Pu Gill had the same type of makiwara set up in his school and spent hours striking it with his hands and feet. He could break anything. Pu Gill had been a boxer and bodybuilder and had also fought in Vietnam where his fighting skill was legendary. He had been an officer and member of the special forces in the South Korean Navy (a UDT Team Captain); later he was in the Korean CIA, and at one time also a bodyguard to Park Chung-hee, the South Korean President. Park, it should be noted, came to power after a coup d'état and was himself later assassinated. Pu Gill had to have the highest level of fighting ability as a matter of survival. He was one of the toughest, strongest, and most fit men that I had ever met. He ran. He jumped rope. He had a high rank in Korean Judo. He did everything. But Pu Gill was also honest and pragmatic. When I asked him to teach me the “secret” techniques of Ji Do Kwan, he said flatly, “There really aren’t any.” And when I tested for second degree black belt, I was going to break seven boards. Pu Gill said, “Just do five.” When I asked him why, he told me that if you can break five boards you can hit hard enough.
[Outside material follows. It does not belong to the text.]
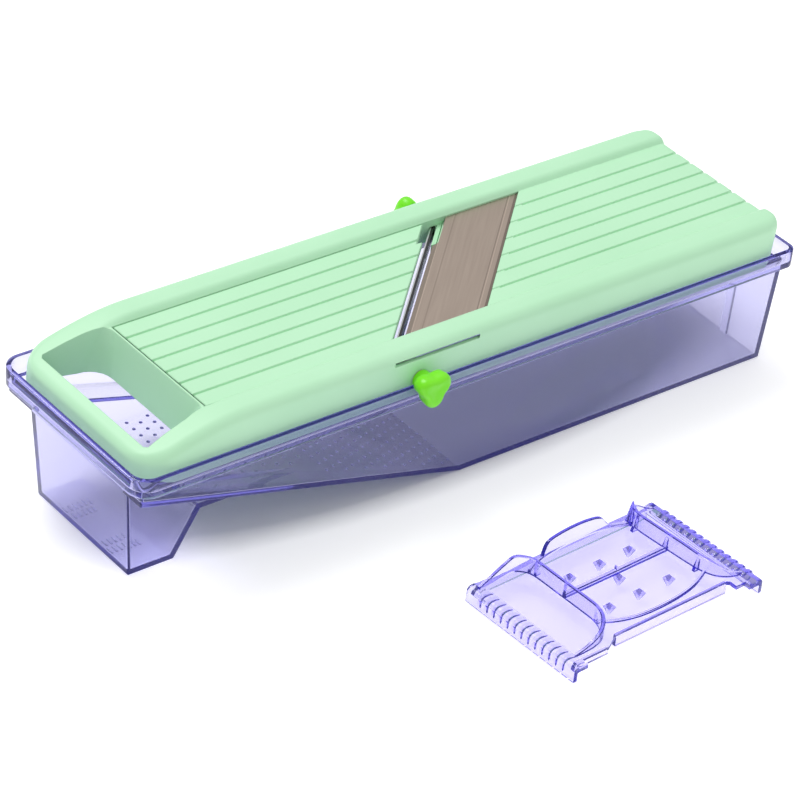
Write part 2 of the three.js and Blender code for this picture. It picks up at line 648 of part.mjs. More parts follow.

Pu Gill used to used to stress the concept “Il Kyuk Pil Sal,” or one punch (strike); one (certain) kill, which is also referred to by others as “Il Kyuk Pil Sung,” one punch (strike); one (certain) victory. The idea was that you might only get one chance, and not only did you need to be able to land a blow, it also had to be powerful enough to be decisive. Pu Gill could break four of the kind of bricks I break in the video above with his fist. In honor of Pu Gill, one of my most influential teachers.